The bartender comes back in and I order some sort of incredibly girly drink involving Hendrick’s gin, crushed cucumber, muddled mint, tonic water, and lime. The lime’s a little overdone, but it’s nice and cucumbery. We move to the couches, and then I make a critical mistake and order as my second drink the only other cocktail I know I like: a dirty vodka martini. These are good, but don’t go very well with cucumbery refreshing drinks.
Anyway, once the bartender hears that it’s my birthday, the martini is on the house. Oh, and they use the best vodka they’ve got. It’s all very nice, and I sip my martini and regale my companions with tales of giving birth, which are no doubt scintillating and well modulated and just what folks drinking in a bar want to hear.
At this point, I’ve reached my limit and am aware of it. However, Erin and friends say they want to buy me another drink, and in a combination of being grateful and being stupid, I say, “Sure, anything, as long as it’s not too sweet!”
Shortly thereafter I am the proud recipient of a Cosmopolitan. This is pink and tastes of grapefruit, and really, really does not go well with a dirty vodka martini. I drink it. I do not especially like it, but, since my judgment is now impaired, it becomes crucial to me not to criticize what is, in effect, a birthday gift. I say I like it a lot.
At this point, I can tell that I am yelling some of the time, but I’ve either become really, really witty, or really, really stupid, and I can’t tell the difference. The more I drink, the more similar these two things seem. I wander into the bathroom and the world begins a graceful tilt to the left. I walk into the wall, the toilet, the sink, but somehow manage to wash my hands and get back to the couch.
And this is when I lose all sense of perspective and say, “Sure!” to another Cosmo. I know I’m being loud and weird and unbalanced and that I didn’t like the last Cosmo I had, but hell yeah, I want another one!
I drink the fourth drink and now my witty conversation turns into pretty much a mantra: “I’ve never drunk this much in my life, never,” repeated over and over again at a slow but steady pace.

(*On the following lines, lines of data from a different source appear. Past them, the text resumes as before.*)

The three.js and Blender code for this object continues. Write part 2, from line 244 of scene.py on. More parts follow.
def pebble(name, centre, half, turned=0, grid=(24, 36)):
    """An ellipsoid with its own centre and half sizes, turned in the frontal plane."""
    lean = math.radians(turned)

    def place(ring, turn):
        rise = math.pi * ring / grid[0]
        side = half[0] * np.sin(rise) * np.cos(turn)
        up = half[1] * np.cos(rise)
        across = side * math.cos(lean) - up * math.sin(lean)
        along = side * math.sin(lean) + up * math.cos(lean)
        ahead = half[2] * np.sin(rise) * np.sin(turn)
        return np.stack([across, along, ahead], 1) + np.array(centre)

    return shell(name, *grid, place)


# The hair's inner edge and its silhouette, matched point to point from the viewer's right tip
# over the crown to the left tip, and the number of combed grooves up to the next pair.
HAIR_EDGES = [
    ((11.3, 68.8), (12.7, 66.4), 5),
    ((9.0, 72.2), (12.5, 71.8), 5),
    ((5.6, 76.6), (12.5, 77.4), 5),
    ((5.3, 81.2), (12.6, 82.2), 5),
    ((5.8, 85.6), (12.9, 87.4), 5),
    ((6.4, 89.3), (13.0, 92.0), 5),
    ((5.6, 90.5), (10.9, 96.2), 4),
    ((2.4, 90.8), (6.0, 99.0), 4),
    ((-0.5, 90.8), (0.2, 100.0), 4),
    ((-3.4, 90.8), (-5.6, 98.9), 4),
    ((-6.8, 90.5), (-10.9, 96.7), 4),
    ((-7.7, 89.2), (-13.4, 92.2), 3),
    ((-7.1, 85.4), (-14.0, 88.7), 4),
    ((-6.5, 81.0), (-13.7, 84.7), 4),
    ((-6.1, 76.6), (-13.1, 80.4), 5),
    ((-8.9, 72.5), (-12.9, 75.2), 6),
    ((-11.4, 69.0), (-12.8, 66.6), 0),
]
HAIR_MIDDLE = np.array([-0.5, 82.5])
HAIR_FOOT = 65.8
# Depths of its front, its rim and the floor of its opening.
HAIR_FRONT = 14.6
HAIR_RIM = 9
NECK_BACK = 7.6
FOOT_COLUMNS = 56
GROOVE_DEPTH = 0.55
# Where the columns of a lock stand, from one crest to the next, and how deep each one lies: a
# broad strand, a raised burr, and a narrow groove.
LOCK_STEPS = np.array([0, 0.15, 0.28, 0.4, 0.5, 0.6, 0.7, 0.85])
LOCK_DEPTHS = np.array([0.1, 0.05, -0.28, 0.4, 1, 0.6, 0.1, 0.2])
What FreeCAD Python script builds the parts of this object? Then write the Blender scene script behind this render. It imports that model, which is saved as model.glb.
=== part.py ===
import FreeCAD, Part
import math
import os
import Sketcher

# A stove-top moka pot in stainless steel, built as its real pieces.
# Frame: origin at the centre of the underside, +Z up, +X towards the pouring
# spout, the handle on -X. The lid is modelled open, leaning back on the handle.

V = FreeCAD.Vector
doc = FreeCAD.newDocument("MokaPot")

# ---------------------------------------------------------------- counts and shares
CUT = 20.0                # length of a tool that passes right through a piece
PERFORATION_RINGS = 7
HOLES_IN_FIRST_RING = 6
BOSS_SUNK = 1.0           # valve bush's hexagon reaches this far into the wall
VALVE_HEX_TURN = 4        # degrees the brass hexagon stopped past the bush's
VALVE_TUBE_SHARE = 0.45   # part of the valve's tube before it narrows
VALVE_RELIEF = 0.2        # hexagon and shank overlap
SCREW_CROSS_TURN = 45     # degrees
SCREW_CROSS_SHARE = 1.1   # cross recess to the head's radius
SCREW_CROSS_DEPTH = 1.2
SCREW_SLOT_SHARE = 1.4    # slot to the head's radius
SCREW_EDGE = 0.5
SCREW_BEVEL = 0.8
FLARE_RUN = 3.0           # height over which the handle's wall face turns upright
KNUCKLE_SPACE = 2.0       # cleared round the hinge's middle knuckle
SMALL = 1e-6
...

Erin and company help me out to the car, and I continue to repeat my mantra all the way home, punctuated with commentary on what I can see out the car window. I am now rendered completely stupid, like I’ve had a liquid lobotomy, but I feel good, very cheerful.
Erin delivers me to a bemused Mr. Kninja, and they laugh a bit and then Erin takes off. Mr. Kninja takes me to our room and is attempting to help me get into pajamas when suddenly, I no longer feel cheerful. At all. I feel very, very sick. Before I can move, the drinks, the pie, the Mexican-Afghani food – it all begins a return journey.
Mr. Kninja drags me to the bathroom where I spend a good half hour or so worshipping at the altar of the porcelain god. He later tells me that during this time he talked to me about Nixon and Haldermann, assuring me, puzzlingly, that this was the only thing that made sense to do. I do not hear him. I hear only my new mantra, repeated fervently and with absolute conviction every moment spared from retching. It is, “People do this? For fun?? Why do they do this?”
The bathroom is spinning so fast that I feel like I’m on Hell’s Teacup Ride. I spend what seems an age there, and then, in a development I only partially remember, I drag myself into the hall and collapse. Mr. Kninja finds me there and tries to get me to bed, but I wave him off, saying, “Please, please, I don’t want to throw up again.” He gives up and covers me with a blanket.
You can imagine the next morning. I wake up with my first ever hangover. Serving a glass of milk to Nora causes me to run to the bathroom and throw up again. The world remains unsteady all day, despite the fact that I’m drinking a lot of water and trying to eat small amounts of salty foods. As a matter of fact, the hangover lasts for two days. Poor Erin calls and feels very guilty, having never suspected that I am both a wuss and totally stupid.
So that’s how, on my thirtieth birthday, when I was definitively old enough to know better, I got absolutely shitfaced for the first (and hopefully only) time in my life. A number of people have since told me, “Well, you have to experience it at least once in your life.” I strongly, strongly disagree. I do not think I ever needed to experience that. The only upside I can see is that any speeches I later deliver to the kids on the dangers of binge drinking will acquire a realism and fervency that I never understood the need for before. Oh, and now I know that my limit is two.
I promised (pictorial) yarn in my title for those who sat through this tale of debauchery, so here it is: My prizes from the Malabrigo Junkies contest arrived, much to my delight, and I’m enjoying them muchly. (Two pictures are taken with a birthday present from my dad: a new camera lens! I’m wanting to use it all the freaking time, and I apologize to my Flickr/Ravelry friends for all the new stuff I’m inflicting on them in a constant barrage as a result.)
Nora requested a “circle blanket” out of the last, and so I started knitting it using EZ’s pi shawl pattern. It’s pooling something awful and looks terrible, so I asked Nora if I could rip it out and make her a blanket of squares (knit on the bias to break up the color better) but she loves it. At this point, I’m soldiering forward, but I may keep trying to talk her into squares. I don’t know very well what to do with highly variegated yarn, but I know this is not it.
The reverse side looks a little better, though, so maybe it will be OK.
One last thing: Yes, I am farther behind on emails than any person has a right to be. If I don’t catch up to you, I am very sorry, but it’s truly just gotten ahead of me over the holidays. I hope you all are well, and I’ll be writing more often and with more depth very soon.